While being able to do all this from the UI is sufficiently useful actual programmatic access from each of the SDKs is out of scope of this issue.

That is, unless it's simple to add some kind of handle or hook to an SDK so a unit test can programmatically trigger the cancel or drain, it's acceptable to make a simpler path. Eg. Forcing a manual specification of a JobID, or hacking a simplified/separable Job submission pathway so that the JobID is known, and the job can have the operation applied on the side.

This is largely noted because the current Go SDK doesn't have a simple hook for actuating job management API code at present. It would be a separate issue and task to do something like update the PipelineResults interface to support these operations.

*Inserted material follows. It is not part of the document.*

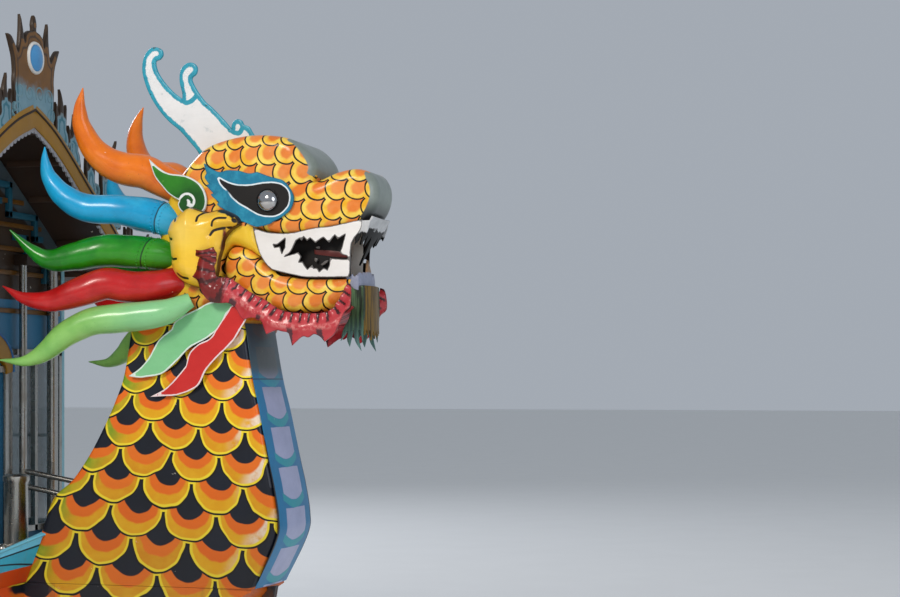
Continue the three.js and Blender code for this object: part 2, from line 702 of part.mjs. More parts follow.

lostluck commented 5 months ago

It looks like Python does have some drain tests already authored, so the big question is can we make them work in loopback mode. They're currently skipped in the portable_runner_test.py structures we're inheriting from for prism_runner_test in #31583.

Granted, they do seem to be based on executing in the PythonPortable runner, so they may be a non-starter as is, since the Drain call is relatively new.

damondouglas commented 5 months ago

Are these Python drain tests part of the runner validations?

lostluck commented 5 months ago

Technically yes, but marked as skipped by the hierarchy, since portable runners couldn't trigger drain previously. The "pre work" would be making it so the python sdk could call drain through to the actual runner. I think there's a handle that could have that method. I when I find it again I'll post a link to it here.